Show all lines from the listing below that contain "part".

» **Information shown**:
_ _ _ _
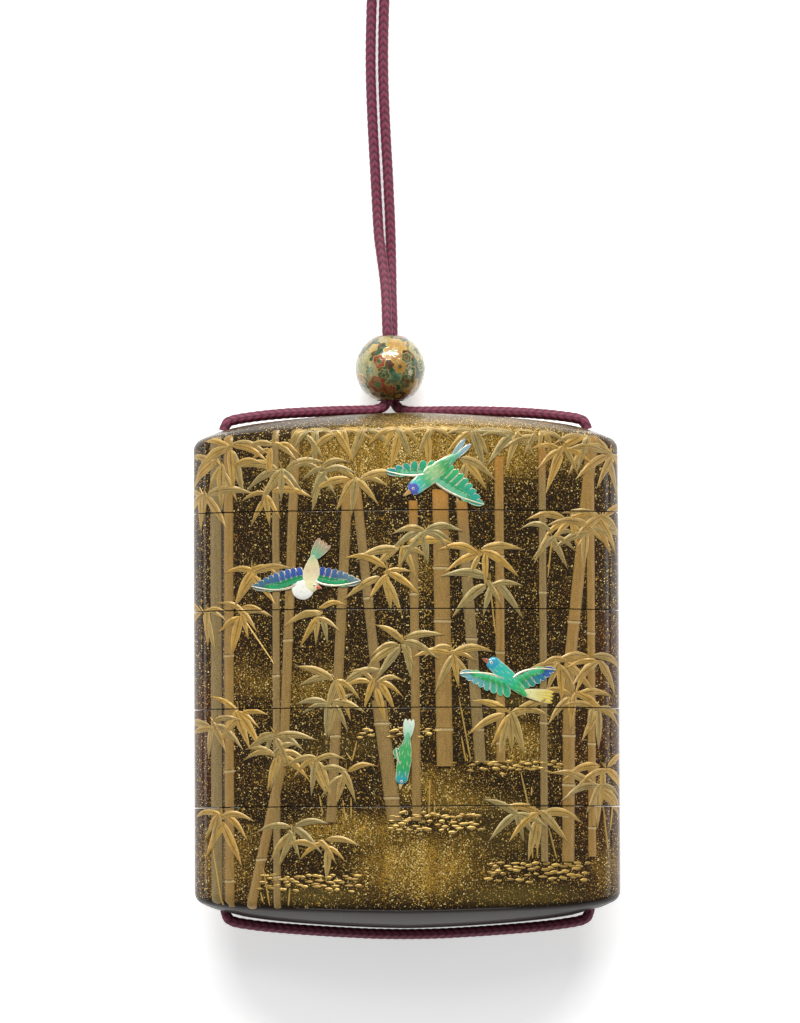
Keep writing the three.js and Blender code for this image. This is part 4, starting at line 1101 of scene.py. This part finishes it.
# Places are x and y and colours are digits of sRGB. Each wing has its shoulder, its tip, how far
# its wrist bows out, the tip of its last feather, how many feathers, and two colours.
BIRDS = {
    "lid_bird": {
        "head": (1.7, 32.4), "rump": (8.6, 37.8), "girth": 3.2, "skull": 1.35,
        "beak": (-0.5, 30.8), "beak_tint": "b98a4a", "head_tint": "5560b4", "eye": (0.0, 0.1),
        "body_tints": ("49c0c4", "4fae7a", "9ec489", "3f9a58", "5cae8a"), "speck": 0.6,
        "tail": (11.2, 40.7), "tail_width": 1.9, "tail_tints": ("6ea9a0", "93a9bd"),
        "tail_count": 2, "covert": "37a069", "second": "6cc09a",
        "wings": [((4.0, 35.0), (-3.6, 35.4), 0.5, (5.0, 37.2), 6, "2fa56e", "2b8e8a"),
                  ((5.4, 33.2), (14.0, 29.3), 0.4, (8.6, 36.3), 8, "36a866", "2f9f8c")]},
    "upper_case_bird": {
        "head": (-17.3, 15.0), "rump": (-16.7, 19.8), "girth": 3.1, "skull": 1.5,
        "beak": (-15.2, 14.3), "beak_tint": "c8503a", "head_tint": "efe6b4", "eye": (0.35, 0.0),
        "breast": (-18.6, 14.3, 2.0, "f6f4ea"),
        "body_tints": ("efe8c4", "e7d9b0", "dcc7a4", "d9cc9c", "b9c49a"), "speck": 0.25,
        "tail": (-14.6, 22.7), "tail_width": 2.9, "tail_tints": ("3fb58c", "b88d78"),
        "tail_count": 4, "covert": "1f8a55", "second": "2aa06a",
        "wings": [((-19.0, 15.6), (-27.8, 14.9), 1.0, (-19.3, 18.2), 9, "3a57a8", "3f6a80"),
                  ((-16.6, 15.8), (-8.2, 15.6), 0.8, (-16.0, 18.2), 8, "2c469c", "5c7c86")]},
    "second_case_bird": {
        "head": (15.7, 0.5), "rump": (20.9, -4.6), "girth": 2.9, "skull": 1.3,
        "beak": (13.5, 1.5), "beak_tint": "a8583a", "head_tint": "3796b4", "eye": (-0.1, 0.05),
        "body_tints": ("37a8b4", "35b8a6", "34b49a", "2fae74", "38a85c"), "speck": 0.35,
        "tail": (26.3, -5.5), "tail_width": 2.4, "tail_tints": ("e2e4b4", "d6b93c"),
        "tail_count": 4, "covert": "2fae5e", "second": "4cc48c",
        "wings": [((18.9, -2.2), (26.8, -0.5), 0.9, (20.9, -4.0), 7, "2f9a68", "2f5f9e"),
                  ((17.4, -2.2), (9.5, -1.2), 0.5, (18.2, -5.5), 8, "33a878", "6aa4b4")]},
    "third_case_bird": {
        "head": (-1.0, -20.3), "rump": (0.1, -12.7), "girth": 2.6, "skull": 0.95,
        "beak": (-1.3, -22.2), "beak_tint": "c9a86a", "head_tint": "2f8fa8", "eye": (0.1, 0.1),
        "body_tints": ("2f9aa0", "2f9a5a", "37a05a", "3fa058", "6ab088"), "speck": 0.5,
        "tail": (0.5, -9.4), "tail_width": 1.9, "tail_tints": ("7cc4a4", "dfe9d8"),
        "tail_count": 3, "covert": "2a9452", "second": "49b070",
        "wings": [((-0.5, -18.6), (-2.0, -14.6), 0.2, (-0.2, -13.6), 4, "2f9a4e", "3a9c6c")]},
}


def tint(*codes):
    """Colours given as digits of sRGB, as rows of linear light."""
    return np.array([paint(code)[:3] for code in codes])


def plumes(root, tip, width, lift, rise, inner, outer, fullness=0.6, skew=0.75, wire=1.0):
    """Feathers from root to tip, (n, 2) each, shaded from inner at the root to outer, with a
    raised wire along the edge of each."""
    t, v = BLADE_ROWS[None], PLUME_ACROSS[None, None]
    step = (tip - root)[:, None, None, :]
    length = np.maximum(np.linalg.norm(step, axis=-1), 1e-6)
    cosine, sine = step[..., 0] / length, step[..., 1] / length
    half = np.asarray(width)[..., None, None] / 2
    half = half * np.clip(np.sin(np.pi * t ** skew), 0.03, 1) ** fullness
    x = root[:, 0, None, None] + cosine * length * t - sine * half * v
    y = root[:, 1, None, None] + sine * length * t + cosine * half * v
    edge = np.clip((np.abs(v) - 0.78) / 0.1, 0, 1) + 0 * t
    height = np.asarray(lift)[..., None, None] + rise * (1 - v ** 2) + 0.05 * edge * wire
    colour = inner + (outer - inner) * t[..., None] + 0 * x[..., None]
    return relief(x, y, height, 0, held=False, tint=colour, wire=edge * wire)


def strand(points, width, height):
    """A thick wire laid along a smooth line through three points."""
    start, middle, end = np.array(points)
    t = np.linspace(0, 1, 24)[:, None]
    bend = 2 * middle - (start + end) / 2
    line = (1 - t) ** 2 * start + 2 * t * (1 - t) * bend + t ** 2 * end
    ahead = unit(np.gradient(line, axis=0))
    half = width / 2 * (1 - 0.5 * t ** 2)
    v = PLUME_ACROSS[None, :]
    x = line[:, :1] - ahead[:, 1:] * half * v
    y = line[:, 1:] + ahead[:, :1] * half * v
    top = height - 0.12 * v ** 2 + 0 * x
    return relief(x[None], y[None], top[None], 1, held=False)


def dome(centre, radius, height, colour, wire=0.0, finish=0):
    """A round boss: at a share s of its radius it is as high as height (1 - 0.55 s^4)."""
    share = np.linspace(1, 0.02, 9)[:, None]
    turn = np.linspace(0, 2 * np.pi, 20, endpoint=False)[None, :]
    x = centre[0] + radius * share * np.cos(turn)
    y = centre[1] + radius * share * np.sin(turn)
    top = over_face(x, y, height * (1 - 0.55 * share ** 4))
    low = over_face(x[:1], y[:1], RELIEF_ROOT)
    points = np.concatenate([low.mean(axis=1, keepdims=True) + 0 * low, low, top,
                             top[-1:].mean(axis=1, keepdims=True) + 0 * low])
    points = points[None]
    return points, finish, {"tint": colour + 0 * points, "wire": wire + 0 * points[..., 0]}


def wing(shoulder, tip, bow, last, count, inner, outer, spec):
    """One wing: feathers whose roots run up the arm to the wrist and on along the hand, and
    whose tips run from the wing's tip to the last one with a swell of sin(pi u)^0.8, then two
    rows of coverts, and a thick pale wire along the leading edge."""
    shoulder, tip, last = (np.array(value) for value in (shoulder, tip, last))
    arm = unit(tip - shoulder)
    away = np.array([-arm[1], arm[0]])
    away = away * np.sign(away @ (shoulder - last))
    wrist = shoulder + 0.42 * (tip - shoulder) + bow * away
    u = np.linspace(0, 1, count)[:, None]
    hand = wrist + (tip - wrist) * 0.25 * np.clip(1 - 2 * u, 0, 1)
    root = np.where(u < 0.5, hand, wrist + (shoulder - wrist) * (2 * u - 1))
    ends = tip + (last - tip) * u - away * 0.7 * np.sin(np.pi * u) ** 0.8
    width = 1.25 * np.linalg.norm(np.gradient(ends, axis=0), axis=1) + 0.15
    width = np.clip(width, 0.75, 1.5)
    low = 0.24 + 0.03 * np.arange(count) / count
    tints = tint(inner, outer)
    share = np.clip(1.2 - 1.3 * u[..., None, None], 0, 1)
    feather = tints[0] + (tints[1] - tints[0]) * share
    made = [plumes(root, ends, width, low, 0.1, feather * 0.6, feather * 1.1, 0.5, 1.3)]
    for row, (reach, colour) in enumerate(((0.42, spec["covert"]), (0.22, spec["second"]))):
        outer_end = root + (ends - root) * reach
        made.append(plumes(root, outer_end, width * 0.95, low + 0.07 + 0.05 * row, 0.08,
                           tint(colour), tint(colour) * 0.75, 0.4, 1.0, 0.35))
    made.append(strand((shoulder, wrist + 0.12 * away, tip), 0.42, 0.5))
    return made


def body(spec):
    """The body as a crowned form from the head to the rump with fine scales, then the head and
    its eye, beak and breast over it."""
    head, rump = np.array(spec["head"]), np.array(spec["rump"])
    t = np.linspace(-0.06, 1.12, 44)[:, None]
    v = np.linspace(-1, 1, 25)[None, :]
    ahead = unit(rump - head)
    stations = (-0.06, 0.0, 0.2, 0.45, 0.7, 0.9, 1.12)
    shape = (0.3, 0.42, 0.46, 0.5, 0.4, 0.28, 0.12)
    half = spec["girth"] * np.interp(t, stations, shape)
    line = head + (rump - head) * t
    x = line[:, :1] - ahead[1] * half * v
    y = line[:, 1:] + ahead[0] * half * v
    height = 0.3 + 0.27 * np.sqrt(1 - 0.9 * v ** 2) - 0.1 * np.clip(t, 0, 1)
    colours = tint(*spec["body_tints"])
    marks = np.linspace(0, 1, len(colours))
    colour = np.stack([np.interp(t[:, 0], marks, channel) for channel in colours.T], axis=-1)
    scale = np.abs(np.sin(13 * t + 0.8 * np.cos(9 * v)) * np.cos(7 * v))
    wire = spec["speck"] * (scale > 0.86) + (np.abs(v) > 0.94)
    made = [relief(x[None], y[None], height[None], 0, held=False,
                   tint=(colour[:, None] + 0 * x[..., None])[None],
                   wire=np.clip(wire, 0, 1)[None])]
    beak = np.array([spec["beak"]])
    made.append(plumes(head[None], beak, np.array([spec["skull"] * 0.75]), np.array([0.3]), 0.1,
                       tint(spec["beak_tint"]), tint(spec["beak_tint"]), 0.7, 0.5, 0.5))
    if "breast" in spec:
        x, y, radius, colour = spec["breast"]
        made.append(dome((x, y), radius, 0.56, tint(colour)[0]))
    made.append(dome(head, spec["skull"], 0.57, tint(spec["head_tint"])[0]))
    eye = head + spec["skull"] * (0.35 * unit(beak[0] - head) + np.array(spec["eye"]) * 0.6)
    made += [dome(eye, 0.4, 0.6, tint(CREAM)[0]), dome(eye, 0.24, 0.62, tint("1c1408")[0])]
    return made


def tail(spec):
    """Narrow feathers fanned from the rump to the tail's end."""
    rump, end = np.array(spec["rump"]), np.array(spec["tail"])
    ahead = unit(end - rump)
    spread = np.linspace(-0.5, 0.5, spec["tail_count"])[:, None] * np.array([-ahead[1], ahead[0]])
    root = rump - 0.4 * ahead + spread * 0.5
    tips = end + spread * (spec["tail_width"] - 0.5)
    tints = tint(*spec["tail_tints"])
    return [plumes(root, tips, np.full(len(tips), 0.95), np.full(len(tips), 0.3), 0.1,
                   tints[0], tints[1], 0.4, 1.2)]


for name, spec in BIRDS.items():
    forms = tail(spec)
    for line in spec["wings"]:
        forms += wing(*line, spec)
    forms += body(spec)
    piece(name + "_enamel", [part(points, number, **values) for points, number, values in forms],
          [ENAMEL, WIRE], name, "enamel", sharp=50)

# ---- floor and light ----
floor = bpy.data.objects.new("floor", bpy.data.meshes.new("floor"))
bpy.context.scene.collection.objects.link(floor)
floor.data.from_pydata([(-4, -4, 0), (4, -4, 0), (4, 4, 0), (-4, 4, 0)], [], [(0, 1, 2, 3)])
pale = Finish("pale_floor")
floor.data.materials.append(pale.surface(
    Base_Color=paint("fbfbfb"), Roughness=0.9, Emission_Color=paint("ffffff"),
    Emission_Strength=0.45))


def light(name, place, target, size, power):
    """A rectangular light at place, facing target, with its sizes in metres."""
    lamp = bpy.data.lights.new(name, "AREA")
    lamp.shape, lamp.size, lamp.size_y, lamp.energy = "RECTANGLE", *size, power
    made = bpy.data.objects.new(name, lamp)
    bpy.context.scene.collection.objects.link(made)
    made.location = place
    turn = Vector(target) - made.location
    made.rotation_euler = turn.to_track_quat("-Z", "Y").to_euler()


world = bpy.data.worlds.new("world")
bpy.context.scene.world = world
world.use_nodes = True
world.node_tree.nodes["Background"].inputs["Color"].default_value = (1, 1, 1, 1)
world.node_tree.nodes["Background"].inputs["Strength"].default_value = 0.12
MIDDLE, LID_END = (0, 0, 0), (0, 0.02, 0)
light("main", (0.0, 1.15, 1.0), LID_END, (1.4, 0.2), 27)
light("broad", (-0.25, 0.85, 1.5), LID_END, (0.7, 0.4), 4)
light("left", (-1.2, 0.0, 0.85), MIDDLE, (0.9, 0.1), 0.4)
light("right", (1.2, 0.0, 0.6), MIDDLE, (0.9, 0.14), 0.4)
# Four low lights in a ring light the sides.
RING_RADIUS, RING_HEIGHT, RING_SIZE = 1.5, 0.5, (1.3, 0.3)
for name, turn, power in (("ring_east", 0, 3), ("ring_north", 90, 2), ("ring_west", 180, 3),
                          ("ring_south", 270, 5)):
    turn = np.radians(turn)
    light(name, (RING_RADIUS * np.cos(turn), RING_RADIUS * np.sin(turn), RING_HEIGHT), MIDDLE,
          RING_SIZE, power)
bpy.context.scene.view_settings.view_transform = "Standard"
_ _ _ _
» **Result**:
Keep writing the three.js and Blender code for this image. This is part 4, starting at line 1101 of scene.py. This part finishes it.
    piece(name + "_enamel", [part(points, number, **values) for points, number, values in forms],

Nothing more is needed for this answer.